Nearby we found Ali, like Mohamed Bouazizi an unlicensed trader selling fruit – melons, figs and limes - from a cart. We asked him if life had improved. "What’s the use of talking, nobody listens," he said.
He told us that he and fellow traders slept on his cart and had been better off before the revolutions.
Naoufel El Jammali, the independent MP for Sidi Bouzid, acknowledged that there were huge problems with youth unemployment: “We were speaking about these problems five years ago. But nothing has happened. People are still waiting for the government to come up with a dream. There are no opportunities for young people. They have no hope for the future. There is a temptation to be a terrorist."

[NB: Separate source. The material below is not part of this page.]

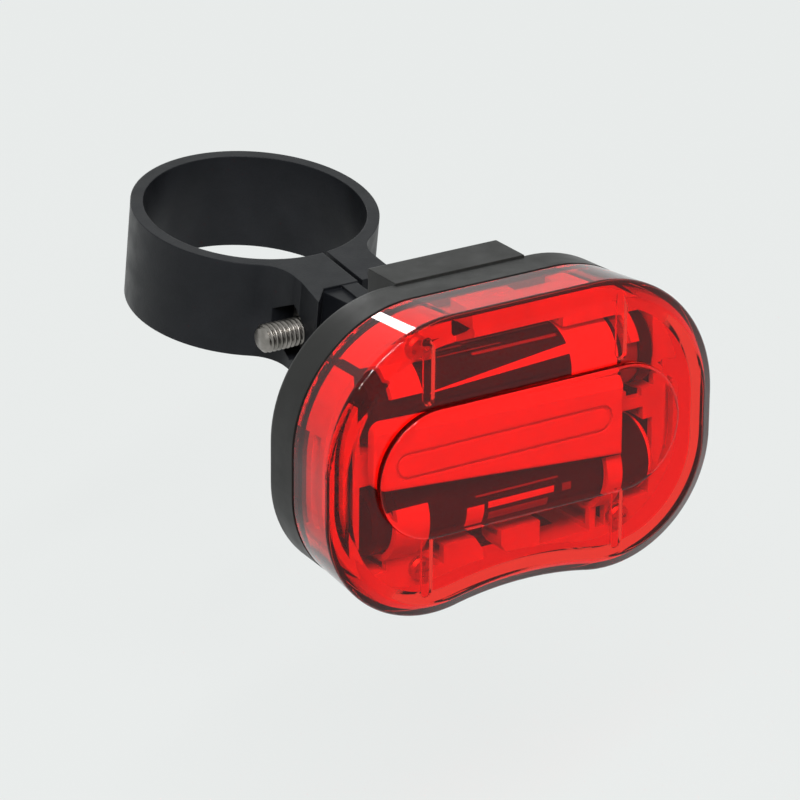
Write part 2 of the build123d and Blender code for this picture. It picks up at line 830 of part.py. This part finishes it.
# Button cap: an oblong rubber key through the underside, held by a flange inside
with BuildPart() as button_cap:
    with BuildSketch(under.offset(-flange_inner)):
        SlotOverall(
            2 * (button_half_length + button_flange),
            2 * (button_half_height + button_flange_lip),
        )
    extrude(amount=button_flange_thickness)
    with BuildSketch(under.offset(-flange_outer)):
        SlotOverall(2 * button_half_length, 2 * button_half_height)
    extrude(amount=flange_outer - dip_y + button_proud)
    fillet(button_cap.faces().sort_by(Axis(lamp.origin, under.z_dir))[-1].edges(), button_edge_r)
save(button_cap.part, "button_cap")

# Contacts: two plates at one end, a bridge at the other, with bowed leaves at the flat can ends
plates = {
    "contact_positive": (1, cell_upper_offset, contact_half_width, ()),
    "contact_negative": (1, -cell_lower_offset, contact_half_width, (-cell_lower_offset,)),
    "contact_bridge": (-1, bridge_middle, bridge_half, (cell_upper_offset,)),
}
for name, (end, middle, half_span, leaves) in plates.items():
    with BuildPart() as contact:
        with BuildSketch(across.offset(end * contact_place - contact_thickness / 2)):
            with Locations((middle, cell_depth)):
                Rectangle(2 * half_span, 2 * contact_half_depth)
        extrude(amount=contact_thickness)
        for leaf in leaves:
            with BuildSketch(lamp.offset(cell_depth - leaf_half_depth)):
                with BuildLine() as bow:
                    ThreePointArc(
                        (end * contact_place, leaf - leaf_half_length),
                        (end * (can_half + contact_thickness), leaf),
                        (end * contact_place, leaf + leaf_half_length),
                    )
                trace(bow.line, line_width=contact_thickness)
            extrude(amount=2 * leaf_half_depth)
    save(contact.part, name)

# Frame screws: three pan heads on the deck, shanks in the base's bosses
with BuildPart() as frame_screws:
    extrude(discs(deck_top, frame_screw_spots, frame_screw_head_r), amount=frame_screw_head_height)
    head_tops = frame_screws.faces().sort_by(lamp_axis)[-len(frame_screw_spots) :]
    chamfer(head_tops.edges(), frame_screw_chamfer)
    with BuildSketch(lamp.offset(deck_top + frame_screw_head_height)):
        with Locations(*frame_screw_spots):
            Rectangle(2 * frame_screw_drive, frame_screw_drive / 2)
            Rectangle(frame_screw_drive / 2, 2 * frame_screw_drive)
    extrude(amount=-frame_screw_drive_depth, mode=Mode.SUBTRACT)
    extrude(discs(deck_top, frame_screw_spots, frame_screw_r), amount=-frame_screw_length)
save(frame_screws.part, "frame_screws")
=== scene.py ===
"""Bike rear light: finishes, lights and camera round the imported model."""
import math

import bmesh
import bpy
from mathutils import Matrix, Vector


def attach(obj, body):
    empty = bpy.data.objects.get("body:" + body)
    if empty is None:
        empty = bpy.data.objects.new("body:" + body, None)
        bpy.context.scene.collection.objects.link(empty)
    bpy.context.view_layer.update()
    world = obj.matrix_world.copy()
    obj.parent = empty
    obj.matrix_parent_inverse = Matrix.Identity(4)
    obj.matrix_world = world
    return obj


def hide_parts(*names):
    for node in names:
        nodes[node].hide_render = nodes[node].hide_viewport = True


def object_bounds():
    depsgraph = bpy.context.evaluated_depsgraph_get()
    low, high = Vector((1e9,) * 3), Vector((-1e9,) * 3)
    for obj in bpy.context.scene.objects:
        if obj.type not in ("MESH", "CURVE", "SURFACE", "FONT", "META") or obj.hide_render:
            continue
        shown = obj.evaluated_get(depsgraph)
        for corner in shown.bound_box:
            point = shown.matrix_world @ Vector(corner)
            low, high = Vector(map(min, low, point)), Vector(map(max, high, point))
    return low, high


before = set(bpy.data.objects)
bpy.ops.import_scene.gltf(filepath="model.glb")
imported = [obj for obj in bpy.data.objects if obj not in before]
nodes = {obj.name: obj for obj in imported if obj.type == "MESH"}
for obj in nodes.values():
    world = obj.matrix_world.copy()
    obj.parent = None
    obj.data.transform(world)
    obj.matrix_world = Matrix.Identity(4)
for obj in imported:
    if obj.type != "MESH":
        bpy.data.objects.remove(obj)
CAD_LOW, CAD_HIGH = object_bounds()

MM = 0.001

# Camera: angles in degrees, distances in metres, lens and sensor in millimetres, and the pixel that
# shows the frame's origin
PICTURE = 800
CAMERA_AZIMUTH = -35.55
CAMERA_ELEVATION = 28.8
CAMERA_ROLL = 5.55
CAMERA_DISTANCE = 0.7124
CAMERA_NEAREST = 0.05
CAMERA_LENS = 231.9
SENSOR = 36.0
ORIGIN_U = 251.5
ORIGIN_V = 251.9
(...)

The politicians have made advances, both in reconciliation and moving on from the politics of identity. The economic future, however, is still uncertain. The West lavishes leaders like Ghannouchi and Essebsi with praise but words are cheap. It has yet to come up with the money. “I think the West gave more support to democracy in Eastern Europe than in Tunisia, even though Tunisia is like a fortress guarding Europe against Daesh. If Daesh takes over Tunisia, Europe will be under real threat as we see in parts of Libya," Ghannouchi said.
This logic has so far failed to impress Western governments, who have waited for states to fail, rather than supporting states like Tunisia that appear to be finding their own solutions to their own problems.